Okay so I've discovered this behaviour by V8 where large string comparisons are slow by default but upon (presumably) hashing these strings, for instance by sticking them into a Set, the comparisons speed up a lot. I've confirmed this to be happening in both node as well as the chromium based electron front end.

Example:

    (()=>{
        //  making 10k character strings
        const big_strings = [];
        const palette = "abcdefghijklmnopqrstuvwxyzABCDEFGHIJKLMNOPQRSTUVWXYZ0123456789";
        for (let i = 0; i < 100; i++) {
            let big_string = "";
            for (let i = 0; i < 10_000; i++) {
                big_string += palette[Math.floor(Math.random() * palette.length)];
            }
            big_strings.push(big_string);
        }

        //  comparison functions
        function cmp1(a, b) {
            return a === b;
        }

        function cmp2(a, b) {
            const lol = new Set();
            lol.add(a);
            lol.add(b);
            return a === b;
        }

        //  tests
        let sorted_1, sorted_2;

        console.time("Test 1");
        for (let i = 0; i < 100; i++) {
            sorted_1 = big_strings.slice();
            sorted_1.sort(cmp1);
        }
        console.timeEnd("Test 1");

        console.time("Test 1");
        for (let i = 0; i < 100; i++) {
            sorted_1 = big_strings.slice();
            sorted_1.sort(cmp1);
        }
        console.timeEnd("Test 1");

        console.time("Test 1");
        for (let i = 0; i < 100; i++) {
            sorted_1 = big_strings.slice();
            sorted_1.sort(cmp1);
        }
        console.timeEnd("Test 1");

        console.time("Test 2");
        for (let i = 0; i < 100; i++) {
            sorted_2 = big_strings.slice();
            sorted_2.sort(cmp2);
        }
        console.timeEnd("Test 2");

        console.time("Test 1");
        for (let i = 0; i < 100; i++) {
            sorted_1 = big_strings.slice();
            sorted_1.sort(cmp1);
        }
        console.timeEnd("Test 1");

        //  sanity check
        let good = 0;
        const total = Math.max(sorted_1.length, sorted_2.length);
        for (let i = 0; i < total; i++) {
            if (sorted_1[i] === sorted_2[i]) {
                good++;
            } else {
                throw("Results do not match.");
            }
        }
        console.log(`Sanity check OK ${good} / ${total}`);


    })();

In the example, there are two comparison functions, one that simply does a === b and another that first sticks both a and b into a disposable Set. I can run tests with the first comparison function as many times as I like (3 in this example) and it will always be slow. Then I run the test with the second comparison function just once and afterwards, all tests on those particular strings will be blazing fast.

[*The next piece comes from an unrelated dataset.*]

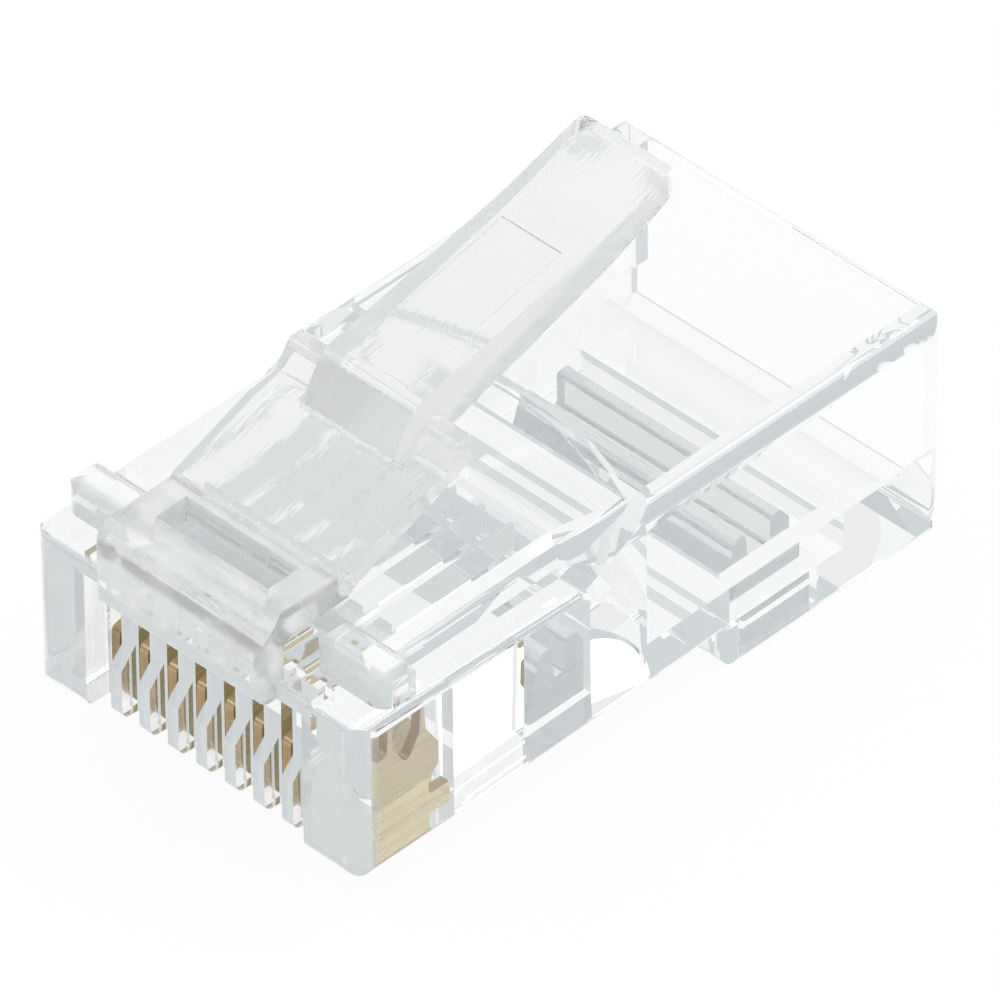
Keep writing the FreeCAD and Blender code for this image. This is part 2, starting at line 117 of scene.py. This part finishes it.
class Nodes:
    """A node tree that is built one node at a time."""

    def __init__(self, tree):
        self.tree = tree
        self.tree.nodes.clear()

    def add(self, kind, **values):
        node = self.tree.nodes.new(kind)
        for name, value in values.items():
            setattr(node, name, value)
        return node

    def link(self, source, target):
        self.tree.links.new(source, target)

    def feed(self, value, target):
        """Link a socket, or set a plain value on the target itself."""
        if hasattr(value, "links"):
            self.link(value, target)
        else:
            target.default_value = value

    def math(self, operation, *values):
        node = self.add("ShaderNodeMath", operation=operation)
        for value, socket in zip(values, node.inputs):
            self.feed(value, socket)
        return node.outputs[0]

    def object_place(self):
        return self.add("ShaderNodeTexCoord").outputs["Object"]

    def parts(self, vector):
        """X, Y and Z of a vector."""
        node = self.add("ShaderNodeSeparateXYZ")
        self.link(vector, node.inputs[0])
        return node.outputs

    def noise(self, scale, detail, coordinates):
        node = self.add("ShaderNodeTexNoise")
        node.inputs["Scale"].default_value = scale
        node.inputs["Detail"].default_value = detail
        self.link(coordinates, node.inputs["Vector"])
        return node.outputs["Fac"]

    def fine_lines(self, scale, detail):
        """Noise stretched into lines by a different scale on each axis."""
        stretch = self.add("ShaderNodeMapping")
        stretch.inputs["Scale"].default_value = scale
        self.link(self.object_place(), stretch.inputs["Vector"])
        return self.noise(1.0, detail, stretch.outputs[0])

    def ramp(self, factor, low, high):
        """Colour ramp between two (position, colour) stops."""
        node = self.add("ShaderNodeValToRGB")
        for stop, (position, tone) in zip(node.color_ramp.elements, (low, high)):
            stop.position = position
            stop.color = tone
        self.link(factor, node.inputs["Fac"])
        return node.outputs[0]

    def mix(self, amount, first, second):
        """Shader blend; an amount of 1 is all of the second."""
        node = self.add("ShaderNodeMixShader")
        self.feed(amount, node.inputs[0])
        self.link(first, node.inputs[1])
        self.link(second, node.inputs[2])
        return node.outputs[0]

    def diffuse(self, tone):
        node = self.add("ShaderNodeBsdfDiffuse")
        node.inputs["Color"].default_value = tone
        return node.outputs[0]

    def glow(self, tone):
        node = self.add("ShaderNodeEmission")
        self.feed(tone, node.inputs["Color"])
        return node.outputs[0]

    def bump(self, height, strength, distance):
        node = self.add("ShaderNodeBump")
        node.inputs["Strength"].default_value = strength
        node.inputs["Distance"].default_value = distance
        self.link(height, node.inputs["Height"])
        return node.outputs["Normal"]


def new_material(name):
    material = bpy.data.materials.new(name)
    material.use_nodes = True
    return material, Nodes(material.node_tree)


# ---------------------------------------------------------------- materials

def painted_glow_deep_paths(nodes, surface, deepest, painted_glow_tone):
    """Paint a glow in the tone of the surroundings on paths that have crossed many faces, ending them
    there.
    """
    path = nodes.add("ShaderNodeLightPath")
    deep = nodes.math("GREATER_THAN", path.outputs["Ray Depth"], deepest)
    # past that depth the plastic shows a painted glow
    return nodes.mix(deep, surface, nodes.glow(painted_glow_tone))


def plastic_shader(nodes, roughness):
    """Clear polycarbonate; the roughness may be a value or a socket."""
    shader = nodes.add("ShaderNodeBsdfPrincipled")
    shader.inputs["Base Color"].default_value = RESIN
    shader.inputs["Transmission Weight"].default_value = 1.0
    shader.inputs["IOR"].default_value = INDEX
    nodes.feed(roughness, shader.inputs["Roughness"])
    return shader


def finish_plastic(nodes, shader, milk_and_shade_amount, milk_and_shade_tone, deepest=DEEPEST_PATH, painted_glow_tone=PAINTED_GLOW_TONE):
    """Mix in a little milkiness, with a grey painted shade on the clamp bars; end deep paths in a
    painted glow and absorb a trace of light in depth.
    """
    # the diffuse mixed in is white milkiness, and on the clamp bars a grey painted shade
    surface = nodes.mix(milk_and_shade_amount, shader.outputs[0], nodes.diffuse(milk_and_shade_tone))
    depth = nodes.add("ShaderNodeVolumeAbsorption")
    depth.inputs["Color"].default_value = ABSORPTION
    depth.inputs["Density"].default_value = ABSORPTION_DENSITY
    output = nodes.add("ShaderNodeOutputMaterial")
    nodes.link(painted_glow_deep_paths(nodes, surface, deepest, painted_glow_tone), output.inputs["Surface"])
    nodes.link(depth.outputs[0], output.inputs["Volume"])


def clear_plastic():
    """Polished body, with patchy haze on the latch root, the guide blocks and the nose face."""
    material, nodes = new_material("clear_plastic")
    place = nodes.object_place()
    axes = nodes.parts(place)
    above = nodes.math("GREATER_THAN", axes["Z"], LIP_TOP)
    ahead = nodes.math("LESS_THAN", axes["Y"], HINGE.y)
    raised = nodes.math("MULTIPLY", above, ahead)
    nose = nodes.math("LESS_THAN", axes["Y"], NOSE_REAR)
    nose = nodes.math("MULTIPLY", nose, NOSE_HAZE)
    patches = nodes.noise(MOTTLE_SCALE, 0.0, place)
    haze = nodes.math("MULTIPLY", nodes.math("MAXIMUM", raised, nose), patches)
    shader = plastic_shader(nodes, nodes.math("MULTIPLY", haze, ROOT_ROUGHNESS))
    finish_plastic(nodes, shader, nodes.math("MULTIPLY", haze, ROOT_MILK), ROOT_TONE)
    return material


def clamp_plastic():
    """Strain-relief bars with a grey-blue painted shade mixed in so that they show inside the body."""
    material, nodes = new_material("clamp_plastic")
    finish_plastic(nodes, plastic_shader(nodes, 0.0), CLAMP_SHADE_AMOUNT, CLAMP_PAINTED_SHADE_TONE)
    return material


def matt_plastic():
    """The same plastic off a matt mould face: milky, with fine lines along the lever."""
    material, nodes = new_material("matt_plastic")
    lines = nodes.fine_lines(LATCH_LINES, 2.0)
    shader = plastic_shader(nodes, nodes.math("MULTIPLY_ADD", lines, 0.12, 0.02))
    nodes.link(nodes.bump(lines, 0.5, LINE_DEPTH), shader.inputs["Normal"])
    finish_plastic(nodes, shader, LATCH_MILK, LATCH_TONE, LATCH_DEEPEST_PATH, LATCH_PAINTED_GLOW_TONE)
    return material


def gold_plate():
    """Gold faces with fine lines along the blade, and bare bronze on the stamped edges."""
    material, nodes = new_material("gold_plate")
    shader = nodes.add("ShaderNodeBsdfPrincipled")
    shader.inputs["Metallic"].default_value = 1.0
    lines = nodes.fine_lines(BLADE_LINES, 4.0)
    across = nodes.parts(nodes.add("ShaderNodeTexCoord").outputs["Normal"])["X"]
    surface = nodes.add("ShaderNodeMix", data_type="RGBA")
    cut_edge = nodes.math("LESS_THAN", nodes.math("ABSOLUTE", across), 0.5)
    nodes.link(cut_edge, surface.inputs["Factor"])
    nodes.link(nodes.ramp(lines, (0.3, DARK_GOLD), (0.75, LIGHT_GOLD)), surface.inputs["A"])
    surface.inputs["B"].default_value = BRONZE
    nodes.link(surface.outputs["Result"], shader.inputs["Base Color"])
    nodes.link(nodes.math("MULTIPLY_ADD", lines, 0.2, 0.2), shader.inputs["Roughness"])
    nodes.link(nodes.bump(lines, 0.1, LINE_DEPTH), shader.inputs["Normal"])
    output = nodes.add("ShaderNodeOutputMaterial")
    nodes.link(shader.outputs[0], output.inputs["Surface"])
    return material


def dress(names, material):
    for name in names:
        part = bpy.data.objects[name]
        part.data.materials.clear()
        part.data.materials.append(material)


# ---------------------------------------------------------------- studio

def seen_directly(nodes):
    """1 for what the camera, a mirror or clear plastic sees, 0 for what lights the scene."""
    path = nodes.add("ShaderNodeLightPath")
    seen = nodes.math("MAXIMUM", path.outputs["Is Camera Ray"], path.outputs["Is Glossy Ray"])
    return nodes.math("MAXIMUM", seen, path.outputs["Is Transmission Ray"])


def floor():
    """White floor; plastic sees it fade to the tone of the room away from the plug."""
    bpy.ops.mesh.primitive_plane_add(size=FLOOR_SIZE, location=(0, 0, CAD_BOX[0][2] - FLOOR_GAP))
    plane = bpy.context.object
    plane.name = "floor"
    material, nodes = new_material("floor")
    distance = nodes.add("ShaderNodeVectorMath", operation="LENGTH")
    nodes.link(nodes.object_place(), distance.inputs[0])
    fade = nodes.add("ShaderNodeMapRange")
    fade.inputs["From Min"].default_value = FADE_NEAR
    fade.inputs["From Max"].default_value = FADE_FAR
    nodes.link(distance.outputs["Value"], fade.inputs["Value"])
    direct = nodes.add("ShaderNodeLightPath").outputs["Is Camera Ray"]
    far = nodes.math("MULTIPLY", fade.outputs[0], nodes.math("SUBTRACT", 1.0, direct))
    shine = nodes.glow(nodes.ramp(far, (0.0, WHITE), (1.0, ROOM_TONE)))
    amount = nodes.math("MULTIPLY", seen_directly(nodes), FLOOR_GLOW)
    output = nodes.add("ShaderNodeOutputMaterial")
    nodes.link(nodes.mix(amount, nodes.diffuse(FLOOR_TONE), shine), output.inputs["Surface"])
    plane.data.materials.append(material)


def world():
    """Bright overhead, cool and darker towards the horizon."""
    surroundings = bpy.data.worlds.new("studio")
    surroundings.use_nodes = True
    nodes = Nodes(surroundings.node_tree)
    height = nodes.parts(nodes.add("ShaderNodeTexCoord").outputs["Generated"])["Z"]
    background = nodes.add("ShaderNodeBackground")
    tone = nodes.ramp(height, (0.0, ROOM_TONE), (CEILING_START, CEILING_TONE))
    nodes.link(tone, background.inputs["Color"])
    output = nodes.add("ShaderNodeOutputWorld")
    nodes.link(background.outputs[0], output.inputs["Surface"])
    bpy.context.scene.world = surroundings


def softbox(name, azimuth, elevation, distance, size, power):
    """A square lamp that faces the plug; azimuth 0 is behind the nose, along -Y."""
    data = bpy.data.lights.new(name, "AREA")
    data.size = size
    data.energy = power
    lamp = bpy.data.objects.new(name, data)
    bpy.context.scene.collection.objects.link(lamp)
    flat = distance * math.cos(elevation)
    lamp.location = (flat * math.sin(azimuth), -flat * math.cos(azimuth), distance * math.sin(elevation))
    lamp.rotation_euler = (-Vector(lamp.location)).to_track_quat("-Z", "Y").to_euler()


def camera():
    forward = Vector((
        -math.sin(CAMERA_AZIMUTH) * math.cos(CAMERA_ELEVATION),
        math.cos(CAMERA_AZIMUTH) * math.cos(CAMERA_ELEVATION),
        -math.sin(CAMERA_ELEVATION),
    ))
    right = Vector((math.cos(CAMERA_AZIMUTH), math.sin(CAMERA_AZIMUTH), 0))
    up = right.cross(forward)
    rolled_right = right * math.cos(CAMERA_ROLL) + up * math.sin(CAMERA_ROLL)
    rolled_up = up * math.cos(CAMERA_ROLL) - right * math.sin(CAMERA_ROLL)
    data = bpy.data.cameras.new("camera")
    data.sensor_width = 36
    data.lens = CAMERA_LENS
    data.shift_x, data.shift_y = CAMERA_SHIFT
    data.clip_start = 0.01
    data.clip_end = 10
    viewer = bpy.data.objects.new("camera", data)
    bpy.context.scene.collection.objects.link(viewer)
    turn = Matrix((rolled_right, rolled_up, -forward)).transposed().to_4x4()
    viewer.matrix_world = Matrix.Translation(CAMERA_AIM - forward * CAMERA_DISTANCE) @ turn
    bpy.context.scene.camera = viewer


camera()
world()
floor()
softbox("key", math.radians(150), math.radians(60), 0.5, 0.25, 0.6)
softbox("fill", math.radians(-60), math.radians(35), 0.5, 0.3, 0.3)
dress(CLEAR_NODES, clear_plastic())
dress(CLAMP_NODES, clamp_plastic())
dress(MATT_NODES, matt_plastic())
dress(CONTACT_NODES, gold_plate())

bpy.context.scene.view_settings.view_transform = "Standard"
cycles = bpy.context.scene.cycles
cycles.max_bounces = 12
cycles.transmission_bounces = 10
cycles.glossy_bounces = 10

What gives with such behaviour? Why won't V8 hash the strings itself in the background?

1

There are 1 answers

7
jmrk On

(V8 developer here.)

It's not the hashing (or lack thereof), it's the flattening (or lack thereof) of strings that have been built up with thousands of += 'x' single-character concatenations.

With a couple of exceptions, V8 usually handles string concatenations by creating a "cons string" (sometimes also called "rope"), which is essentially a pair of pointers at its two halves; with the += 'x' strategy you're hence creating a very long linked list of single-character strings. Some operations require (and therefore cause) flattening of such strings, others don't. Always flattening cons strings automatically (doesn't matter whether it's in the background or not) would have undesirable costs in terms of CPU and memory.

Here's a way to speed up the test massively by constructing the strings more efficiently:

(()=>{
  //  making 10k character strings
  const big_strings = [];
  const palette = "abcdefghijklmnopqrstuvwxyzABCDEFGHIJKLMNOPQRSTUVWXYZ0123456789";
  for (let i = 0; i < 100; i++) {
    // CHANGED: [], .push(...), .join("")
    let big_string = [];
    for (let i = 0; i < 10_000; i++) {
      big_string.push(palette[Math.floor(Math.random() * palette.length)]);
    }
    big_strings.push(big_string.join(""));
    // End of changes, everything below is unchanged.
  }

  //  comparison functions
  function cmp1(a, b) {
    return a === b;
  }

  function cmp2(a, b) {
    const lol = new Set();
    lol.add(a);
    lol.add(b);
    return a === b;
  }

  //  tests
  let sorted_1, sorted_2;

  console.time("Test 1");
  for (let i = 0; i < 100; i++) {
    sorted_1 = big_strings.slice();
    sorted_1.sort(cmp1);
  }
  console.timeEnd("Test 1");

  console.time("Test 1");
  for (let i = 0; i < 100; i++) {
    sorted_1 = big_strings.slice();
    sorted_1.sort(cmp1);
  }
  console.timeEnd("Test 1");

  console.time("Test 1");
  for (let i = 0; i < 100; i++) {
    sorted_1 = big_strings.slice();
    sorted_1.sort(cmp1);
  }
  console.timeEnd("Test 1");

  console.time("Test 2");
  for (let i = 0; i < 100; i++) {
    sorted_2 = big_strings.slice();
    sorted_2.sort(cmp2);
  }
  console.timeEnd("Test 2");

  console.time("Test 1");
  for (let i = 0; i < 100; i++) {
    sorted_1 = big_strings.slice();
    sorted_1.sort(cmp1);
  }
  console.timeEnd("Test 1");

  //  sanity check
  let good = 0;
  const total = Math.max(sorted_1.length, sorted_2.length);
  for (let i = 0; i < total; i++) {
    if (sorted_1[i] === sorted_2[i]) {
      good++;
    } else {
      throw("Results do not match.");
    }
  }
  console.log(`Sanity check OK ${good} / ${total}`);

})();

Beware of microbenchmarks, because they will mislead you! If the strings in your real application are created differently, you will (quite likely) take away incorrect conclusions from your original test.